What you should do: Only one stretch of the data below should be repeated: the lines from the line containing "The build123d and" through the line containing "columns = 360", inclusive, exactly as they are.

----- Entries shown

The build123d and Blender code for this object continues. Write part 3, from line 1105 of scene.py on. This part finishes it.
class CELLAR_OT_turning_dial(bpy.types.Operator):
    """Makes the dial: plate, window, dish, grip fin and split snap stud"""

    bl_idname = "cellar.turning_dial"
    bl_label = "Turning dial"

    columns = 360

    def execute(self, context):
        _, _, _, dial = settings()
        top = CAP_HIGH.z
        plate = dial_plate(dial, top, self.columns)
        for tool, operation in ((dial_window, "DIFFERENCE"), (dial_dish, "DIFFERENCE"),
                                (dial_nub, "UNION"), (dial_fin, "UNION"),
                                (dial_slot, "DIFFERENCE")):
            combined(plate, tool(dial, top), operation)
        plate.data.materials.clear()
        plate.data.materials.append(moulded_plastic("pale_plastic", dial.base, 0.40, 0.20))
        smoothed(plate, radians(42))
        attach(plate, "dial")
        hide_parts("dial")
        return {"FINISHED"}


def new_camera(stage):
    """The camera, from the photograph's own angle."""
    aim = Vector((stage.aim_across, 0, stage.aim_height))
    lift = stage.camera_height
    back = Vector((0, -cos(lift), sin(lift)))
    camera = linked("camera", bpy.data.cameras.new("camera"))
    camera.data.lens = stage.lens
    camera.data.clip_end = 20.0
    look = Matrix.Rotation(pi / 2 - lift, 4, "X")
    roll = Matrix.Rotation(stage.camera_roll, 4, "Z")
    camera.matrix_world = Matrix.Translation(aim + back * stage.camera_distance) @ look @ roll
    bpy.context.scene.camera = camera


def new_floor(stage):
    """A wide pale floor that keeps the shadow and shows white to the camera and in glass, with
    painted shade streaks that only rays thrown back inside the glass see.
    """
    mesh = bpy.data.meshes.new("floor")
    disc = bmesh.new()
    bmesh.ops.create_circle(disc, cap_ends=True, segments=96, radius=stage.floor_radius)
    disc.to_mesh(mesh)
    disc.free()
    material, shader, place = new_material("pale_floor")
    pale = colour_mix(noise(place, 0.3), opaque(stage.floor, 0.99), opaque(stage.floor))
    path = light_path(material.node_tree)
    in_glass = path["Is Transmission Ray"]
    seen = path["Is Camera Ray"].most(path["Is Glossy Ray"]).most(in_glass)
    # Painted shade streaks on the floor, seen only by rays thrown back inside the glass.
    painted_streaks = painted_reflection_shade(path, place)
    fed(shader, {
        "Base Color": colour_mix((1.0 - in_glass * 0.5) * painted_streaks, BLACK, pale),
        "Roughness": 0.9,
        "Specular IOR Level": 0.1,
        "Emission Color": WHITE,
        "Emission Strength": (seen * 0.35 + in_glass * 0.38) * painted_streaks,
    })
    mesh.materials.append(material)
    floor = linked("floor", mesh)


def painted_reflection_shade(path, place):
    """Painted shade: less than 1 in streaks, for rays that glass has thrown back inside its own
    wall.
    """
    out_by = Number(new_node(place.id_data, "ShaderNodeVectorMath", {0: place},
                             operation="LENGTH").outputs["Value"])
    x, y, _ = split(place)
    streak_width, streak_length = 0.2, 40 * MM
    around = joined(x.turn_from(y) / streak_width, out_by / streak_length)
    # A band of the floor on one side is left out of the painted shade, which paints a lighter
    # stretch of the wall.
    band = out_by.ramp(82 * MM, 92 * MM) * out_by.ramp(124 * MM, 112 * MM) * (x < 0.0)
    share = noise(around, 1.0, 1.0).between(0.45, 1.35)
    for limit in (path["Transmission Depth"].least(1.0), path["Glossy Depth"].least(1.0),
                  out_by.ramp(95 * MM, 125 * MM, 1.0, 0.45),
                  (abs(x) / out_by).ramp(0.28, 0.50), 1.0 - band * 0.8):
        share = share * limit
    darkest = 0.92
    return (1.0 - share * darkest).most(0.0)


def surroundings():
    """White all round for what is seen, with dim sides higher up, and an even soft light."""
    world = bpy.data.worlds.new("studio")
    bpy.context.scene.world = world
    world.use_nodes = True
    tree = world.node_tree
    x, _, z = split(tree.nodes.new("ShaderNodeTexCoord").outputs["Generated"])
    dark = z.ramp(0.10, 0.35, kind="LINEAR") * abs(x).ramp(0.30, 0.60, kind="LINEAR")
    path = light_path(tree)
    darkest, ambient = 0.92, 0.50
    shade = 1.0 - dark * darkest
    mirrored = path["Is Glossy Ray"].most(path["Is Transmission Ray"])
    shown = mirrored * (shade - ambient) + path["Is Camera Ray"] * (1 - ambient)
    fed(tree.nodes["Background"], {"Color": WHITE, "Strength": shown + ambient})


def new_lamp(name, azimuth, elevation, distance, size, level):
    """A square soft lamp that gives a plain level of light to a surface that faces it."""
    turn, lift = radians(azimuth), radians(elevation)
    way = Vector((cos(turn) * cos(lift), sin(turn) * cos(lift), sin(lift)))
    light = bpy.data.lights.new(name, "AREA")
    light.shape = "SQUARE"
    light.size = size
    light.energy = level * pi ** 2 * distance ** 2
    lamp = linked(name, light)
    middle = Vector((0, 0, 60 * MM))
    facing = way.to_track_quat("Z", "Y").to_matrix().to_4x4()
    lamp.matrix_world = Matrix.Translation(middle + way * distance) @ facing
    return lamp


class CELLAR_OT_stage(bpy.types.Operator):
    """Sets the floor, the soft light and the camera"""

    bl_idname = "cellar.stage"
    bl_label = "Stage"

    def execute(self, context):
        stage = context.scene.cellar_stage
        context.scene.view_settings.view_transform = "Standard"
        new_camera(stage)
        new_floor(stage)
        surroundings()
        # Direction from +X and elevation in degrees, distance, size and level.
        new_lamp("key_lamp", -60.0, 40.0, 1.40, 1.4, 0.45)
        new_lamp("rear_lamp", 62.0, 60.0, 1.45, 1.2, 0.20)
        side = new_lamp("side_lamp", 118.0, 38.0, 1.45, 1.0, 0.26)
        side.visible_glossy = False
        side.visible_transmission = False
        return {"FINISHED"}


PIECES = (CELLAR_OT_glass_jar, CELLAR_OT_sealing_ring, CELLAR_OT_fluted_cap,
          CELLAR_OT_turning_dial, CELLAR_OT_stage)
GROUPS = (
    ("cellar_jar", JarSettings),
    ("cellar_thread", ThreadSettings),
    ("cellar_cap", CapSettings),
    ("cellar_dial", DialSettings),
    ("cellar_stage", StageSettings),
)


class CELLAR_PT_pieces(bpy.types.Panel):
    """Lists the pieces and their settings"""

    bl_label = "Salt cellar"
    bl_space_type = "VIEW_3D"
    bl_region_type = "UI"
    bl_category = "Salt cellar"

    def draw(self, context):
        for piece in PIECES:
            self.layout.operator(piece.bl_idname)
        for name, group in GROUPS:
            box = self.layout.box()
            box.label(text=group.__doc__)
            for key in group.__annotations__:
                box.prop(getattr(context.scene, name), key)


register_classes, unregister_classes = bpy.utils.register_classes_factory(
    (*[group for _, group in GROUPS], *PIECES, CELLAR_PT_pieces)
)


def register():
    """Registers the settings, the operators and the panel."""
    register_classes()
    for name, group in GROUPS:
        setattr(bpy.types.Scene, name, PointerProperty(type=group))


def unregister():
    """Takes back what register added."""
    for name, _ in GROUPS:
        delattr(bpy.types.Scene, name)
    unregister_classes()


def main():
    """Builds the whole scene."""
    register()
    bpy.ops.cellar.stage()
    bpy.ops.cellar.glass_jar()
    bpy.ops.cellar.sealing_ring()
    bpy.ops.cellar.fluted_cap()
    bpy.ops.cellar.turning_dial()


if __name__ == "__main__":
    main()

----------
----- Entries shown

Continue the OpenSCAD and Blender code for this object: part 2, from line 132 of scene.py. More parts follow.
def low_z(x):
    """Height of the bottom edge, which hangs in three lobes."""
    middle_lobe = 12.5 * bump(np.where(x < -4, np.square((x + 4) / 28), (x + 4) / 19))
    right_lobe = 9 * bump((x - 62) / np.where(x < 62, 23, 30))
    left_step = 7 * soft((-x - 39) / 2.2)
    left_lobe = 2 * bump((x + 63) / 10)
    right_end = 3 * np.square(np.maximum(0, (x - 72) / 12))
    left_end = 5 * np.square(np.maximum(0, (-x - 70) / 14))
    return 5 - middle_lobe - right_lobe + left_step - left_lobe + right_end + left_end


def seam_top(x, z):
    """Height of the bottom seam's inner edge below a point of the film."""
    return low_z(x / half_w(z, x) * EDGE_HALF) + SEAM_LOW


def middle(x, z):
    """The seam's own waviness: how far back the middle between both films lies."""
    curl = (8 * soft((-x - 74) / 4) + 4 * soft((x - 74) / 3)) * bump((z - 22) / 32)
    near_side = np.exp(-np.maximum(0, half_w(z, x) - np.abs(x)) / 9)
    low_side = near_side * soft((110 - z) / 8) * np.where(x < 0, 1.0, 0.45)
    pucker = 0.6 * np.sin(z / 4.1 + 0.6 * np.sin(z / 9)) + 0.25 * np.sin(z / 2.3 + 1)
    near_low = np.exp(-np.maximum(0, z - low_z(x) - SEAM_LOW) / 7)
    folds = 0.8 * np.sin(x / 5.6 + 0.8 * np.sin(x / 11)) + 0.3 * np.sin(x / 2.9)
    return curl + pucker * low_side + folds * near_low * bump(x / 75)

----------

Correct response:
The build123d and Blender code for this object continues. Write part 3, from line 1105 of scene.py on. This part finishes it.
class CELLAR_OT_turning_dial(bpy.types.Operator):
    """Makes the dial: plate, window, dish, grip fin and split snap stud"""

    bl_idname = "cellar.turning_dial"
    bl_label = "Turning dial"

    columns = 360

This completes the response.